Given the challenges many college students experience finishing in four, I thought I'd find out how Nita did it. Is she Superwoman? Her simple answer is in the first paragraph-rest along the way so you have energy, and can make it fun, to tackle the big stuff. But she's also the first to admit it probably wouldn't have happened in her twenties.

Then a newlywed, she spent much of that blissful decade being the carefree sprite she is at heart: creative writing, traveling, working different jobs, sampling classes at universities in Hawaii (her home state), Idaho (on a whim) and Los Angeles.

What changed all that? Well, let's just say having three children at once is wonderful for focusing your mind. First, she dedicated herself to being there for her young children full time. Then she decided to go back to school and get a degree.

An early plan to become a teacher paled when she realized she wouldn't have the energy to be with a class of students all day and be truly present for her children each evening. Her love of creative writing re-surfaced, and she decided to try journalism. She also wisely married a man who loves to cook, and she has an extended family here in Alaska as a major support. Her relatives arrived in the 1950s and opened the Rainbow Lodge in Talkeetna; now they number in the hundreds. She's even going to school at UAA with children of her siblings.

Back to school

Now ... Nita and UAA didn't immediately hit it off. She remembers during her first year just wanting to get through class and leave campus. "I didn't feel like I belonged here, like it was my place," she says.

It wasn't until she got through her general education requirements and started in on a journalism major/business minor that life on campus started to seem fun. With journalism classes and a job on the student newspaper, she'd found her people.

She credits the newspaper and her academic work with sharpening her writing skills and extending her multimedia experience. As she migrated up the leadership ladder at TNL, she learned how to mentor young writers so they learned to write for print, but didn't feel destroyed in the process. "You aren't 'absolutely scared,'" she'd counsel a young writer over his prose. "You're either scared or you're not. Leave it at that."

The day I interviewed her, she'd just officially stepped down as features editor and become a staff writer again, not quite ready to give up the ink-stained reporting life.

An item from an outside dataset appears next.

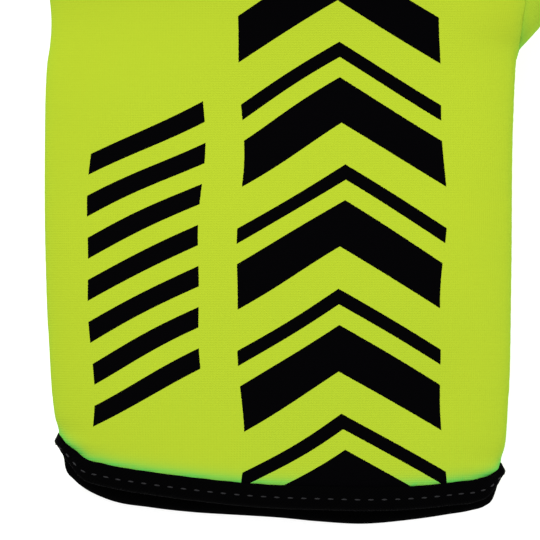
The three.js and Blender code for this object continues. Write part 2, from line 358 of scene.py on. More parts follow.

UAA has been a very good run for her, and already she's feeling nostalgic about leaving after a few final summer classes.

Of course, there's that giant senior capstone project to complete this semester, a look at local Pacific Island and Asian members of this community and how they access-or don't-health information online. She's working with professors Joy Mapaye, E.J. David and Gabe Garcia.

But just past that milestone comes the goodbye to UAA that she's feeling pretty shaky about. She has truly made a new family here; she came to belong.

Making UAA a better place

I asked her what one thing would improve UAA. She said she sincerely hopes that the student newspaper continues to find and employ diverse reporters who can fully represent the broad community  on campus. In 2013, several faculty and staff nominated her for a Martin Luther King student appreciation award for how well she did exactly this on the campus newspaper.

One of her nominators, Paola Banchero (the journalism professor Nita says took the most red ink to her papers) said this about her:

"She has done more than anyone I can think of in my time at The Northern Light to change the direction of coverage on issues of culture, ethnicity and community. She listens carefully to the people she interviews and treats everyone with respect and courtesy. She has also been a good leader at The Northern Light, someone her peers saw as reasonable, helpful and approachable."

Expect Nita to continue professional work in this multicultural vein. She says she would love to tell the immigrant story of Pacific Islanders coming to Alaska, in print or multimedia. "You can't find it anywhere," she says. "Not in books, not anywhere."

After a six-month post-baby and post-graduation rest (remember, she's very big on breaks) she expects to leap back into the job market while her husband, Olo, starts his master's degree in education at UAA. "Now I'll be the one making him the hot cocoa when he has to stay up late to study," she says.